Anyone who wants to check out Yale’s spin on the facts first-hand, visit Yale’s Office of Public Affairs here. Among their latest work: an ad “congratulating a list of employees who’d reached 25, 30, 35, 40, or 45 years of service at Yale and trumpeting Yale’s record as an employer. 47 of the employees honored on the list wrote back to the papers that had printed it:

We are proud to have been honored recently for our many years of service working at Yale University, but we were surprised to see our names in the Yale advertisement published by the Register claiming that Yale provides “strong job security, good wages, and excellent benefits.” We do not believe this to be true.

Throughout our years of working at Yale, we have fought and struggled with Yale’s administration to force them to provide what little they do give us. Nevertheless, our wages are still too low, we still face retirement into poverty, and Yale is still threatening the future security of our jobs.

A constant stream of misleading ads isn’t going to change this. It’s only going to change when Yale decides to treat us, and all its employees, with respect.
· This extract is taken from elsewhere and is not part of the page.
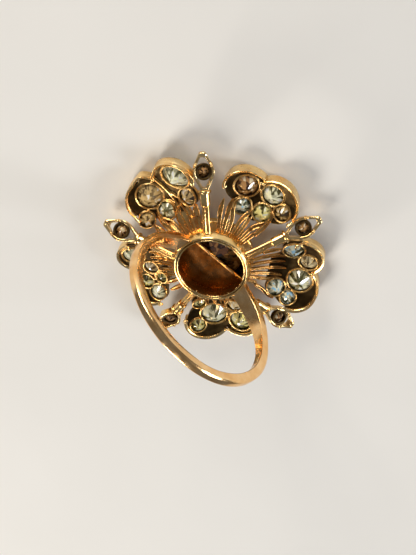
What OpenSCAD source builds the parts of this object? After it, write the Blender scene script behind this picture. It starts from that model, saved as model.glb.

The most telling part of Bruce Alexander’s quote, however, would have to be the accusation that the unions have a “narrow agenda” – meaning perhaps that they value their workers’ wages over, say, Bruce Alexander’s. See less than a year ago, President Richard Levin wrote me and the rest of a student body a letter about his fear that the unions had “a broader agenda” – meaning that those thugs not only wanted good wages and benefits, but also wanted their neighbors in Fair Haven to be able to get jobs at Yale, their children to be able to attend adequately-funded schools, and their fellow workers to be able to organize. Maybe the polite thing would be for Yale’s leadership just to dictate to Union leadership at the negotiating table the precise acceptable breadth of their agenda, so as to avoid this Goldilock’s problem we seem to be having. But first they would have to come to the negotiating table…

From the Times:

This island, it is safe to say, hates capital punishment. It has not had an execution since 1927. It outlawed the practice two years later and wrote this antipathy into its Constitution in 1952: “The death penalty shall not exist.” That is why a federal trial here, in which the Justice Department is seeking the execution of two men accused of kidnapping and murder, has left many Puerto Ricans baffled and angry.

Local politicians, members of the legal establishment, scholars and ordinary
residents have denounced the trial, now in its second week. They call it a betrayal of the island’s autonomy, culture and law, in particular its Constitution, which Congress approved in 1952 as part of the compact that created Puerto Rico’s unusual and frequently uneasy association with the United States mainland. Not even relentless daily testimony about the gory crime – the kidnapped man was shot and dismembered – has softened the outrage voiced by many here. . .

“If the people of Puerto Rico decide that capital punishment cannot be used, even in federal prosecutions, it is against the Compact of 1952,” Mr.Dávila Toro said. “How can I explain that my Constitution is not respected by the nation that teaches us how to live in a democracy?”

Wouldn’t want to let the colonies make the rest of us look bad, now would we?

From the Guardian:

The widening gulf between the global haves and have-nots was starkly revealed last night when the UN announced that while the US was booming in the 1990s more than 50 countries suffered falling living standards. The UN’s annual human development report charted increasing poverty for more than a quarter of the world’s countries, where a lethal combination of famine, HIV/Aids, conflict and failed economic policies have turned the clock back.

. . . The report said the 90s had seen a drop from 30% to 23% in the number of people globally living on less than a dollar a day, but the improvement had largely been the result of the progress in China and India, the world’s two most populous countries.

. . . The richest 1% of the world’s population (around 60 million) now
receive as much income as the poorest 57%, while the income of the richest
25 million Americans is the equivalent of that of almost 2 billion of the
world’s poorest people. In 1820 western Europe’s per capita income was three times that of Africa’s; by the 90s it was more than 13 times as high.

With apologies to the Rav, looks like the bridge to the twentieth-first century was a narrow one…

“It’s a pathetic thing that I’m considered the most progressive
candidate…” – Howard Dean, in an interview with the Progressive

Noam Scheiber on Howard Dean in The New Republic:
In an interview yesterday with The New York Times, Howard Dean complained that, “This is the most fiscally irresponsible president since Herbert Hoover. Republicans don’t balance budgets anymore. Democrats do.”

Huh? If memory serves, the reason Herbert Hoover was such a colossal failure as president was that he elevated the balanced budget to the level of fetish–insisting upon raising taxes and slashing spending even as the nation teetered on the edge of one of the worst economic disasters in history. So dogmatic was Hoover’s commitment to budget balance that even in June of 1932, near the depths of the Depression, he complained bitterly about the wastefulness of two bills adopted by Congress to provide unemployment relief, largely by funding public works projects…If Herbert Hoover was fiscally irresponsible, I’d hate to see Howard Dean’s idea of fiscal responsibility.

Indeed. Rhetoric like this is troubling from Dean precisely because as Governor his passion for balancing budgets so often outpaced his passion for social justice – it’s not a fluke that 10% of Vermont voted for a Progressive Party candidate to his left. I’d like to believe that Dean recognizes that Hoover’s devotion to balancing the budget was profoundly irresponsible national, social, and indeed fiscal policy. He likely does. But he’s yet to lay an ideological groundwork for why. This should give pause to those progressives – myself included – who would like very much to see Dean as the fierce critic, coherent alternative, and tested progressive he so often paints himself to be.